Plus chaotique, mais empreint de cette même volonté de construire un nouveau langage territorial, le travail de la Martiniquaise Louisa Marajo. L’artiste de 37 ans présente une installation faite de palettes de bois de chantier et d’images de paysages de l’île en cendres. « J’interroge notre rapport aux cocotiers, ici affichés en noir et blanc, qui se métamorphosent autour des flammes, des cendres. Il y a un retournement de la carte postale comme possible renouveau, celui de se reconstruire de nos ruines », décrit celle qui travaille ses installations à partir de dessins illustrant les vagues, la montée des eaux, les sargasses… « C’est l’histoire des migrations actuelles et à venir, ce qu’elles nous disent et ce que l’on ne veut pas voir. »

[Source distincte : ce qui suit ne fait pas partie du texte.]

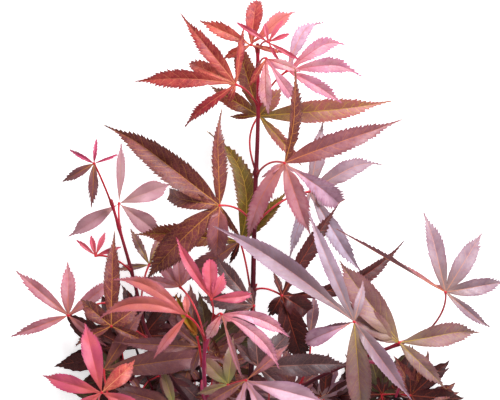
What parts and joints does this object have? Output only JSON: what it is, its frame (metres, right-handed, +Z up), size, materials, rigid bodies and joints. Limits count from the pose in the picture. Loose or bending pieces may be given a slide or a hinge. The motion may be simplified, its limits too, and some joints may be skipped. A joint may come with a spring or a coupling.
{
  "type": "cut japanese maple branch",
  "caption": "Leafy cut branch of a red japanese maple: an upright leader with opposite palmate leaves, side shoots and young tip leaves, lying on its back.",
  "frame": {"origin": "on the surface the branch lies on, under the middle of its box", "axes": "+Z up off the surface, +Y from the cut foot towards the growing tip, +X to the right of someone who looks down with the tip away from them"},
  "size_m": [0.2458, 0.2608, 0.091],
  "materials": {
    "bark": "smooth dark purple bark, satin",
    "young_bark": "smooth crimson young bark, satin",
    "coral": "coral-red young leaf, satin",
    "rose": "rose-pink leaf, soft sheen",
    "magenta": "magenta tip leaf, satin",
    "burgundy": "burgundy leaf, orange veins, satin",
    "mauve": "grey-mauve leaf with a silvery sheen",
    "olive": "olive-brown leaf, satin",
    "dark": "dark wine leaf, satin",
    "shade": "crowded dark red foliage, matte"
  },
  "bodies": {
    "root": {"leader": "bark", "left_shoot": "bark", "right_shoot": "bark", "front_shoot": "young_bark", "low_left_shoot": "young_bark", "low_left_twig": "young_bark", "low_middle_twig": "young_bark", "low_right_twig": "young_bark", "side_right_twig": "young_bark", "foot_left_twig": "young_bark", "leaf_crown": "coral", "leaf_left_red": "coral", "leaf_right_rose": "rose", "leaf_front_rose": "rose", "leaf_tip_tuft": "magenta", "leaf_olive_behind": "olive", "leaf_right_hand": "burgundy", "leaf_right_grey": "mauve", "leaf_left_hand": "burgundy", "leaf_olive_left": "olive", "leaf_right_dark": "dark", "leaf_right_front": "mauve", "leaf_right_olive": "mauve", "leaf_far_right": "mauve", "leaf_low_right": "dark", "leaf_front_low": "rose", "leaf_front_left": "coral", "leaf_front_top": "magenta", "leaf_front_middle": "rose", "leaf_front_across": "mauve", "leaf_corner": "coral", "leaf_left_upright": "burgundy", "leaf_left_edge": "mauve", "leaf_left_far": "rose", "leaf_left_top": "burgundy", "leaf_left_tuft": "magenta", "leaf_left_olive": "olive", "leaf_left_fan": "dark", "leaf_mid_left": "dark", "leaf_left_low": "mauve", "leaf_low_green": "olive", "leaf_low_middle": "mauve", "leaf_side_right": "mauve", "leaf_young_green": "olive", "low_left_mass": "shade", "low_middle_mass": "shade", "low_right_mass": "shade", "side_right_mass": "shade", "foot_left_mass": "shade"}
  },
  "joints": []
}
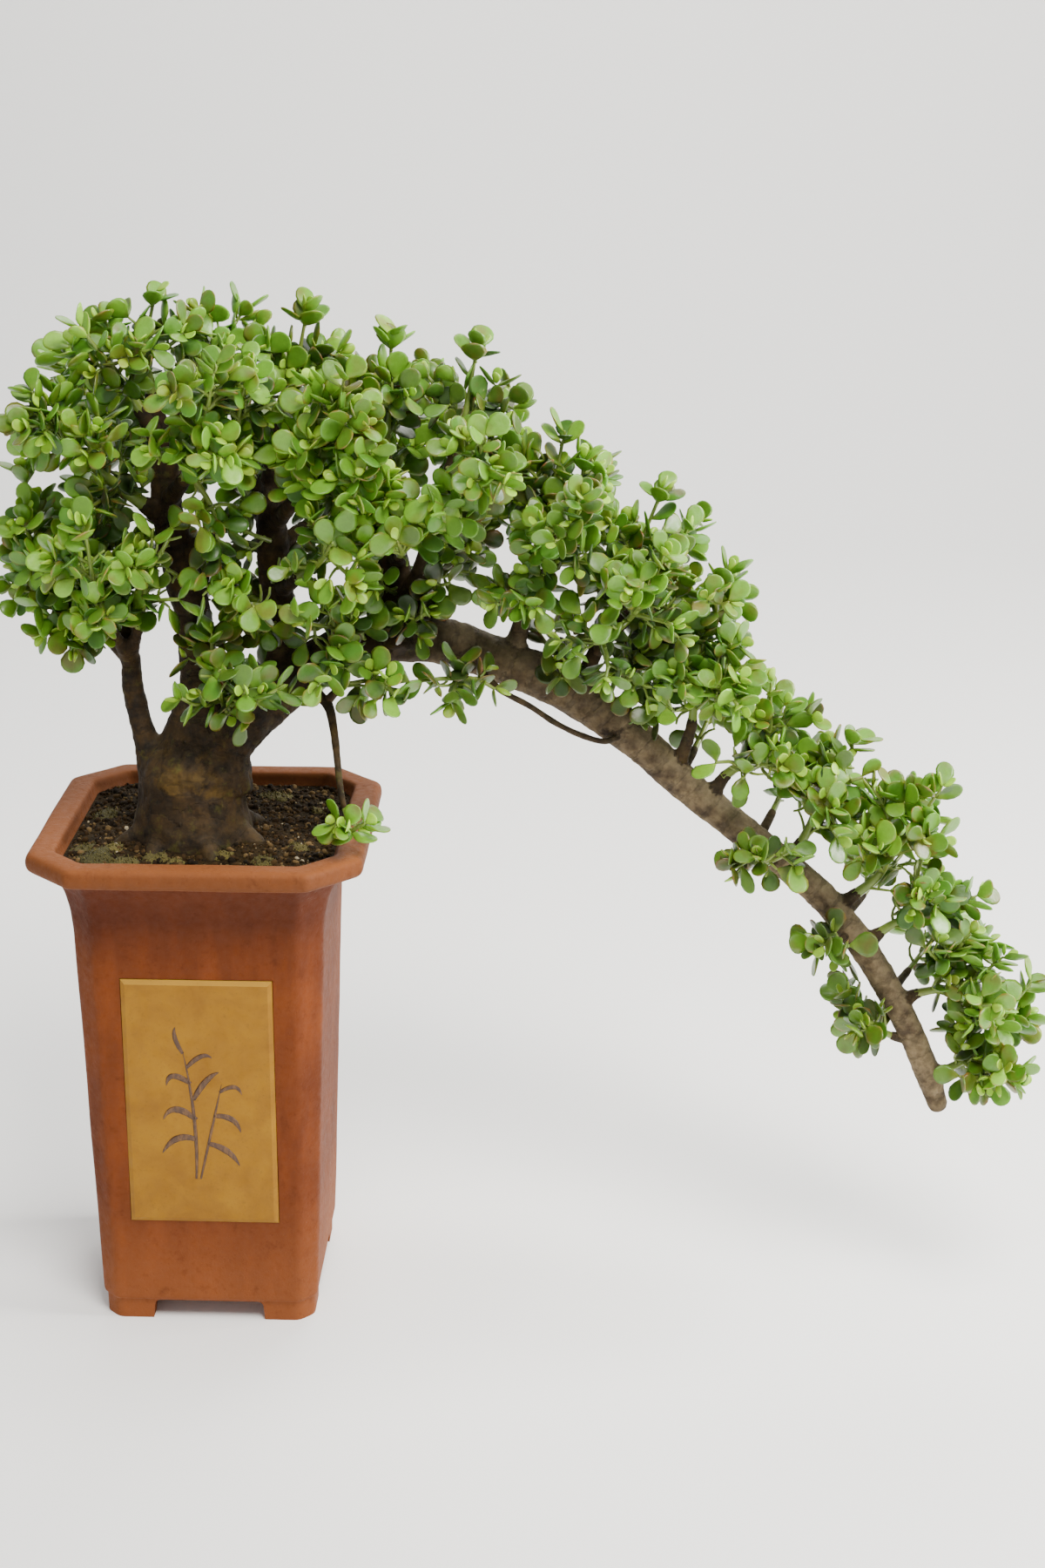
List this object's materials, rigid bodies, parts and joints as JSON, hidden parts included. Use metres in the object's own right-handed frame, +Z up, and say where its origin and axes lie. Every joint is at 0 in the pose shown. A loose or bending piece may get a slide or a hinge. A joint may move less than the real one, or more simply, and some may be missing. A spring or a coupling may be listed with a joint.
{
  "type": "dwarf jade bonsai",
  "caption": "Small-leaved succulent bonsai trained as a cascade, in a tall unglazed clay pot with cut corners, a flared rim and an inset tablet on the front.",
  "frame": {"origin": "middle of the bounding box's underside, level with the undersides of the pot's feet; the pot stands left of it, at about x -0.146 m", "axes": "+Z up, +X the way the branch cascades, -Y the pot's front with the tablet that was pictured"},
  "size_m": [0.482, 0.1758, 0.4802],
  "materials": {
    "clay": "matte",
    "tablet": "satin",
    "drain_mesh": "matte",
    "soil": "matte",
    "bark": "matte",
    "leaf": "satin"
  },
  "bodies": {
    "root": {"pot": "clay", "tablet_front": "tablet", "tablet_back": "tablet", "drain_screen": "drain_mesh", "soil": "soil", "wood": "bark", "spray_fall_1": "leaf", "spray_fall_10": "leaf", "spray_fall_11": "leaf", "spray_fall_1_back": "leaf", "spray_fall_2": "leaf", "spray_fall_2_back": "leaf", "spray_fall_3": "leaf", "spray_fall_4": "leaf", "spray_fall_4_back": "leaf", "spray_fall_5": "leaf", "spray_fall_5_back": "leaf", "spray_fall_6": "leaf", "spray_fall_7": "leaf", "spray_fall_7_back": "leaf", "spray_fall_8": "leaf", "spray_fall_9": "leaf", "spray_hang_1": "leaf", "spray_hang_2": "leaf", "spray_hang_3": "leaf", "spray_hang_4": "leaf", "spray_hanging": "leaf", "spray_lean": "leaf", "spray_lean_back": "leaf", "spray_lean_front": "leaf", "spray_lean_low": "leaf", "spray_middle": "leaf", "spray_middle_back": "leaf", "spray_middle_front": "leaf", "spray_middle_left": "leaf", "spray_middle_left_back": "leaf", "spray_middle_low_front": "leaf", "spray_middle_right": "leaf", "spray_middle_right_back": "leaf", "spray_right": "leaf", "spray_right_back": "leaf", "spray_right_front": "leaf", "spray_right_left": "leaf", "spray_shoulder": "leaf", "spray_shoulder_back": "leaf", "spray_shoulder_front": "leaf", "spray_slope": "leaf", "spray_slope_back": "leaf", "spray_slope_front": "leaf", "spray_thin": "leaf", "spray_thin_arch": "leaf", "spray_thin_front": "leaf", "spray_thin_right": "leaf", "spray_upright": "leaf", "spray_upright_back": "leaf", "spray_upright_front": "leaf", "spray_upright_left_back": "leaf", "spray_upright_left_front": "leaf", "spray_upright_left_low": "leaf", "spray_upright_right": "leaf"}
  },
  "joints": []
}
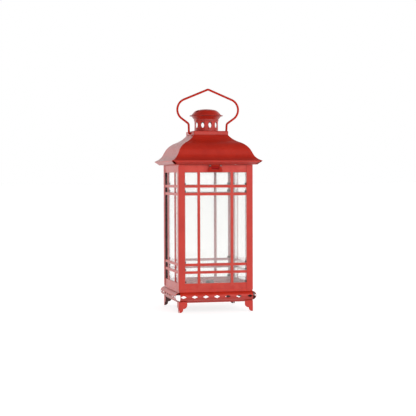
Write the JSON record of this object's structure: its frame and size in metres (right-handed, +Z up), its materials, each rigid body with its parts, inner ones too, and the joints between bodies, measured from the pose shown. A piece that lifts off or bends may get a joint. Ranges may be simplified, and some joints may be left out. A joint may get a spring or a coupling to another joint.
{
  "type": "candle lantern",
  "caption": "Square glazed candle lantern in red painted sheet steel with a hinged ogee roof, vented chimney, wire bail handle, front hasp, pierced base bands and scalloped feet.",
  "frame": {"origin": "centre of the square plan, on the surface that the four feet stand on", "axes": "+Z up; the front with the hasp faces -Y; +X is to the right seen from the front"},
  "size_m": [0.1814, 0.1814, 0.4427],
  "materials": {
    "red_paint": "satin red enamel over sheet steel",
    "clear_glass": "clear float glass",
    "bright_steel": "bright zinc plated pins",
    "grey_steel": "dull grey galvanised steel",
    "dark_steel": "dark oxidised steel tabs"
  },
  "bodies": {
    "body": {"candle_cup": "grey_steel", "corner_foot_front_left": "red_paint", "corner_foot_front_right": "red_paint", "corner_foot_rear_left": "red_paint", "corner_foot_rear_right": "red_paint", "corner_post_front_left": "red_paint", "corner_post_front_right": "red_paint", "corner_post_rear_left": "red_paint", "corner_post_rear_right": "red_paint", "floor_pan": "red_paint", "glass_clips": "dark_steel", "glass_pane_back": "clear_glass", "glass_pane_front": "clear_glass", "glass_pane_left": "clear_glass", "glass_pane_right": "clear_glass", "hinge_leaf_body": "red_paint", "hinge_pin": "bright_steel", "hinge_rivets_body": "red_paint", "latch_catch": "red_paint", "skirt_band_back": "red_paint", "skirt_band_front": "red_paint", "skirt_band_left": "red_paint", "skirt_band_right": "red_paint", "top_frame": "red_paint", "window_panel_back": "red_paint", "window_panel_front": "red_paint", "window_panel_left": "red_paint", "window_panel_right": "red_paint"},
    "roof": {"chimney_cap": "red_paint", "chimney_flare": "red_paint", "chimney_tube": "red_paint", "roof_collar": "red_paint", "roof_panel_back": "red_paint", "roof_panel_front": "red_paint", "roof_panel_left": "red_paint", "roof_panel_right": "red_paint", "roof_soffit": "red_paint", "hinge_leaf_roof": "red_paint", "hinge_rivets_roof": "red_paint", "hasp_bracket": "red_paint", "hasp_pin": "bright_steel"},
    "handle": {"carry_handle": "red_paint"},
    "hasp": {"hasp_loop": "red_paint"}
  },
  "joints": [
    {"name": "roof_hinge", "type": "hinge", "parent": "body", "child": "roof", "pos_m": [0, 0.078, 0.2866], "axis": [-1, 0, 0], "range_deg": [0, 95]},
    {"name": "handle_pivot", "type": "hinge", "parent": "roof", "child": "handle", "pos_m": [0, -0.006, 0.3524], "axis": [-1, 0, 0], "range_deg": [-87, 93]},
    {"name": "hasp_swing", "type": "hinge", "parent": "roof", "child": "hasp", "pos_m": [-0.0018, -0.0792, 0.2874], "axis": [1, 0, 0], "range_deg": [-85, 0]}
  ]
}
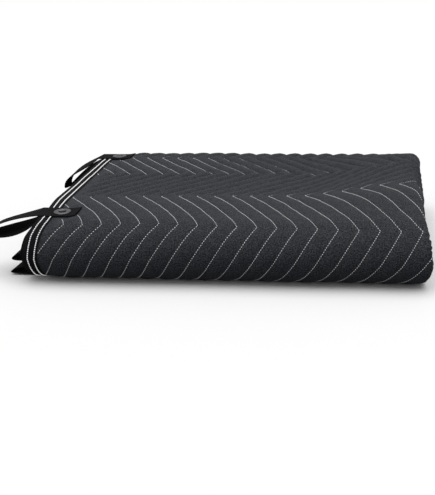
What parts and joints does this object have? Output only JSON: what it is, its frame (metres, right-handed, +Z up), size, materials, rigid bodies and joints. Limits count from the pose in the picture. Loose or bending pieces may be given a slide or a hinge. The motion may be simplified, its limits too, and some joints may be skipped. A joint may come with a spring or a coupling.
{
  "type": "sound dampening blanket",
  "caption": "Quilted sound dampening blanket folded into a thick flat pad, with zigzag quilting, bound hems, webbing hanging loops and metal grommets",
  "frame": {"origin": "On the surface that the pad rests on, under the middle of its folded width and depth", "axes": "+X from the hems with the loops to the side fold, +Y from the rounded front to the back, +Z up"},
  "size_m": [0.7075, 0.5056, 0.1286],
  "materials": {
    "quilted_cloth": "matte brushed charcoal",
    "binding_tape": "matte black tape",
    "webbing": "ribbed black webbing",
    "grommet_metal": "dark nickel"
  },
  "bodies": {
    "root": {"blanket": "quilted_cloth", "binding_loop_edge": "binding_tape", "binding_plain_edge": "binding_tape", "binding_outer_end": "binding_tape", "binding_inner_end": "binding_tape", "loop_front": "webbing", "loop_back": "webbing", "loop_inner_upper": "webbing", "loop_inner_lower": "webbing", "grommet_front": "grommet_metal", "grommet_back": "grommet_metal"}
  },
  "joints": []
}
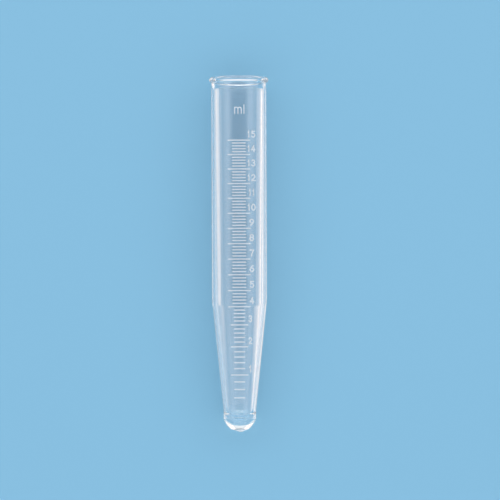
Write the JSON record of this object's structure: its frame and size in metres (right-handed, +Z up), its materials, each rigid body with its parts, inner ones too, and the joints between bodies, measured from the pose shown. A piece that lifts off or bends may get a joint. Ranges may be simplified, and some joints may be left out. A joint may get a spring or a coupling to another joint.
{
  "type": "conical centrifuge tube",
  "caption": "Clear moulded tube with a beaded open mouth, a straight graduated barrel and a graduated cone ending in a small rounded bottom, for spinning and measuring liquid samples.",
  "frame": {"origin": "on the bench under the tube as it lies, at the middle of its length: the bottom centre of its box", "axes": "+Y along the tube towards its mouth, leaning up by the 0.58 degrees at which it rests on its rim bead and its shoulder; +Z up, through the graduated side; +X to the side on which the numbers stand"},
  "size_m": [0.0198, 0.1192, 0.0199],
  "materials": {
    "clear_polystyrene": "clear, polished moulded"
  },
  "bodies": {
    "root": {"conical_tube": "clear_polystyrene"}
  },
  "joints": []
}
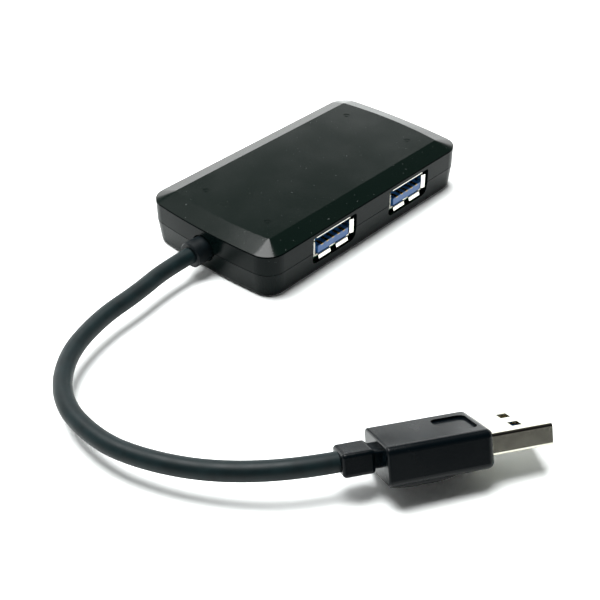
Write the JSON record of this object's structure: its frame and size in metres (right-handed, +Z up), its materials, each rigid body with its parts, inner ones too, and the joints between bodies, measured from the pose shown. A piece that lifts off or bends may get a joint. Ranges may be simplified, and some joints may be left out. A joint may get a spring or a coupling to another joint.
{
  "type": "usb hub",
  "caption": "Low rectangular USB hub with bevelled top cover, Standard-A sockets in both long sides and a short captive cable ending in a Standard-A plug.",
  "frame": {"origin": "middle of the underside of the case", "axes": "+X along the case, away from the cable; sockets face -Y and +Y; +Z up out of the top cover"},
  "size_m": [0.1353, 0.1181, 0.0134],
  "materials": {
    "case_plastic": "satin dark grey ABS with a fine moulded texture",
    "cover_plastic": "satin-gloss dark grey ABS",
    "board_laminate": "green solder mask over glass laminate",
    "chip_plastic": "black moulded epoxy",
    "ferrite": "dark grey ferrite",
    "crystal_can": "plated steel lid",
    "fuse_body": "green polymer strip with tinned ends",
    "capacitor_body": "tan ceramic with tinned ends",
    "resistor_body": "black film on white ceramic",
    "solder": "bright solder",
    "wire_red": "red insulation",
    "wire_black": "black insulation",
    "wire_green": "green insulation",
    "wire_white": "white insulation",
    "pair_foil": "foil wrapped pair",
    "gland_rubber": "matte black elastomer",
    "cable_jacket": "matte dark grey elastomer jacket",
    "plug_plastic": "satin black overmold",
    "plug_steel": "nickel plated steel",
    "port_steel": "nickel plated spring steel",
    "tongue_plastic": "blue thermoplastic",
    "contact_gold": "gold plated contact sheet"
  },
  "bodies": {
    "root": {"cable": "cable_jacket", "cable_gland": "gland_rubber", "chip_capacitors": "capacitor_body", "chip_resistors": "resistor_body", "circuit_board": "board_laminate", "crystal": "crystal_can", "data_minus_wire": "wire_white", "data_plus_wire": "wire_green", "ground_wire": "wire_black", "hub_controller": "chip_plastic", "lower_shell": "case_plastic", "plug_contacts": "contact_gold", "plug_insulator": "tongue_plastic", "plug_overmold": "plug_plastic", "plug_shell": "plug_steel", "port_contacts_front_left": "contact_gold", "port_contacts_front_right": "contact_gold", "port_contacts_rear_left": "contact_gold", "port_contacts_rear_right": "contact_gold", "port_shell_front_left": "port_steel", "port_shell_front_right": "port_steel", "port_shell_rear_left": "port_steel", "port_shell_rear_right": "port_steel", "port_tongue_front_left": "tongue_plastic", "port_tongue_front_right": "tongue_plastic", "port_tongue_rear_left": "tongue_plastic", "port_tongue_rear_right": "tongue_plastic", "power_inductor": "ferrite", "power_wire": "wire_red", "resettable_fuse": "fuse_body", "solder_joints": "solder", "superspeed_receive_pair": "pair_foil", "superspeed_send_pair": "pair_foil", "top_cover": "cover_plastic", "upper_shell": "case_plastic", "voltage_regulator": "chip_plastic"}
  },
  "joints": []
}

Art-créologie, de la mémoire de la terre à la mémoire des corps
Repenser la terre et le territoire pour cultiver la mémoire, une dynamique qui est aussi au cœur du travail des artistes réunionnais représentés par le Frac de La Réunion, seul implanté dans les outre-mers. Dans cette exposition déjà présentée à Tours, en Indre-et-Loire, au Centre de création contemporaine Oliver-Debré (CCCOD), et proposée en version augmentée à la Friche, les artistes inventent aussi une autre topographie. Kako et Stéphane Kenkle s’enterrent nus sur un terrain de verdure pour fusionner avec leur culture. Ces photos ont été prises dans la Kour Madame Henri à Mont-Vert-les-Hauts, à La Réunion, dans un ancien champ de cannes à sucre devenu une zone agricole à défendre (ZAD). « Il s’agit d’un vrai geste décolonial, martèle Julie Crenn, commissaire de l’exposition Astèr Atèrla. Ils ont déplanté la canne en réponse à sa “sur-présence” sur le territoire réunionnais pour un faire un potager, où ils cultivent notamment le manioc pour ramener les gens à la terre et au “consommer-pays”, à l’heure où beaucoup d’aliments viennent de l’importation. »
Non loin de là, une série de 300 dessins d’observation ont été réalisés par le duo Kid Kreol et Boogie autour du culte de saint Expédit, introduit dans les années 1930 à La Réunion par les colons européens. « La culture créole est basée sur l’immatériel. En tant que plasticiens, on a voulu retrouver les traces de ce culte grâce à une carte IGN, car c’est un culte secret qui se fait dans l’intimité de l’espace public. Ce qui nous intéressait, c’est ce que les Réunionnais ont construit de leurs mains. On a donc simplement gardé les autels rouges, et ôté toutes les offrandes et statues des dessins », révèle le tandem. Une démarche qui s’inscrit dans le mouvement art-créologique plébiscité par de nombreux plasticiens de la nouvelle génération issus de ces territoires.
« La question de la culture matérielle créole est très importante, car les objets majoritairement exposés aujourd’hui sont ceux du maître », constate le plasticien né à La Réunion de parents tunisiens exilés, Yassine Ben Abdallah, venu s’exprimer lors du symposium organisé à l’ouverture des expositions. « Il y a eu des milliers d’esclaves déportés à La Réunion, et pourtant aucune trace de chaînes n’a été retrouvée. Se pose ainsi la difficulté plastique dans notre travail », s’interroge l’artiste qui a notamment exposé ses moulures de machettes en sucre à la Villa Noailles, à Hyères dans le département du Var, à travers sa série « Mémoires de plantation ».
Une manière aussi de questionner l’omniprésence du sucre dans ces territoires. « Le sucre est dans le corps des populations, majoritairement diabétiques », rappellera un artiste présent parmi le public. En l’absence d’objets, c’est donc la mémoire des corps que ces artistes travaillent aussi. « Beaucoup d’entre nous s’inscrivent dans cette démarche là et travaillent sur la question de l’absence, observe le créole-tunisien, comme il aime se définir. Car quand on a plus rien, il faut inventer. »
Astèr Atérla jusqu’au 2 juin et Des grains de poussière dans la mer, juqu’au 28 juillet à la Friche la belle de mai, à Marseille.